ビジネス実務法務入門連載、今回のテーマは弁済をすべき場所についてです。
ある契約が成立した場合、当事者の双方(双務契約)又は一方(片務契約)は、その債務を弁済する義務を負います。
たとえば、売買であれば、売主は商品を引き渡す義務を負います。
では、その義務を履行すべき場所はどこでしょうか
弁済の場所に関する民法の規定
民法は、弁済をすべき場所について、いくつかのルールを置いています。
原則的ルール
原則的なルールを定めているのが民法484条第1項です。次のように定めています。
弁済をすべき場所について別段の意思表示がないときは、特定物の引渡しは債権発生の時にその物が存在した場所において、その他の弁済は債権者の現在の住所において、それぞれしなければならない。
この規定によれば、ある特定された商品等の引渡しは、債権発生の時の場所にて行うのが原則となります。
また、それ以外の弁済については、債権者の現在の住所で行うのが原則となります。
売買における特別のルール
上記民法第484条は、民法における原則論を定めていますが、同法は、売買につき、さらに特別のルールを定めています。
売買の目的物の引渡しと同時に代金を支払うべきときは、その引渡しの場所において支払わなければならない。

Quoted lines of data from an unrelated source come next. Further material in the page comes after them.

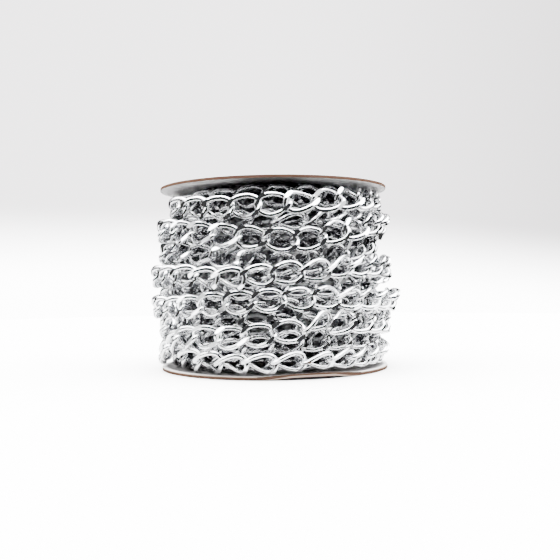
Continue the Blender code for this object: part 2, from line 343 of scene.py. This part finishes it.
class Field:
    """A number that varies over a surface. Sums and products of fields add Math nodes."""

    def __init__(self, finish, socket):
        self.finish = finish
        self.socket = socket

    def maths(self, operation, *values):
        made = self.finish.node("ShaderNodeMath", dict(enumerate(values)), operation=operation)
        return Field(self.finish, made.outputs[0])

    def __add__(self, other):
        return self.maths("ADD", self, other)

    def __sub__(self, other):
        return self.maths("SUBTRACT", self, other)

    def __rsub__(self, other):
        return self.maths("SUBTRACT", other, self)

    def __mul__(self, other):
        return self.maths("MULTIPLY", self, other)

    def __truediv__(self, other):
        return self.maths("DIVIDE", self, other)

    def __pow__(self, other):
        return self.maths("POWER", self, other)

    def __abs__(self):
        return self.maths("ABSOLUTE", self)

    __radd__ = __add__
    __rmul__ = __mul__

    def clamped(self):
        return self.maths("MINIMUM", self.maths("MAXIMUM", self, 0.0), 1.0)

    def rises(self, low, high):
        """0 below low, 1 above high, smooth between."""
        share = ((self - low) / (high - low)).clamped()
        return share * share * (3.0 - 2.0 * share)


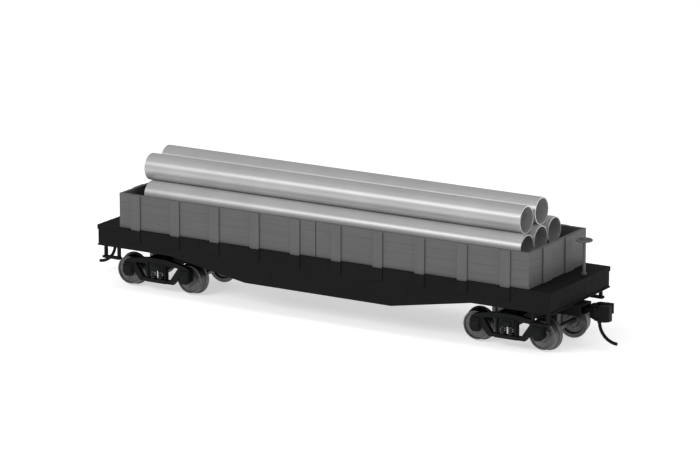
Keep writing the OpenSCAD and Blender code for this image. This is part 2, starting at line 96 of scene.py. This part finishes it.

この規定によれば、売買の目的物の引渡と同時に売買代金を支払うこととされた場合、目的物の引渡し場所が代金支払の場所となります。
弁済の場所に関する商法の規定
また、商法は、商行為によって生じた債務の履行場所につき、次のようなルールを置いています。
商行為によって生じた債務の履行をすべき場所がその行為の性質又は当事者の意思表示によって定まらないときは、特定物の引渡しはその行為の時にその物が存在した場所において、その他の債務の履行は債権者の現在の営業所(営業所がない場合にあっては、その住所)において、それぞれしなければならない。
この規定によれば、特定された商品の引渡しは、商行為の時にその物が存在した場所において行うことになります。
それ以外の債務については、債権者の現在の営業所(営業所がない場合にあっては、その住所)にて行うこととなります。
契約で定めた場合は契約による
もっとも、常に上記の民法や商法のルールを維持しなければならないとすると、商品が遠方にある場合や、債権者の住所ないし営業所が遠方にある場合、履行自体に多大なコストがかかってしまいます。
そこで、重要なビジネス契約においては、履行の場所を契約書に定めるのが通例となっています。
履行の場所を契約書で定めた場合、上記民法や商法の規定よりも契約書の内容が優先します。黙示的に履行場所を定めていると解される場合も同様です。
このことは、民法484条1項に「弁済をすべき場所について別段の意思表示がないときは」と記載され、商法560条において「債務の履行をすべき場所がその行為の性質又は当事者の意思表示によって定まらないときは」と規定されていることからも明らかです。
商品の引渡しについていえば、たとえば、契約書上、「○○倉庫にて引き渡す」など規定して、履行の場所を決めることになります。
補足 弁済をすべき時間
上記は、弁済をすべき「場所」についての説明となりますが、民法484条1項が登場いたしましたので、弁済をすべき時間に関して規定した同条第2項について、ここで補足します。
民法424条2項は次のよう定めて、弁済などをすることができる時間につき、法令や慣習等により取引時間等の定めがある場合、弁済ができるのはその取引時間内に限る、としています。
この種の規定は、かつては商法に定められていましたが、民法改正に際して民法に規定されることとなり、このルールは私法における一般的なルールとして規定されることになりました。
法令又は慣習により取引時間の定めがあるときは、その取引時間内に限り、弁済をし、又は弁済の請求をすることができる。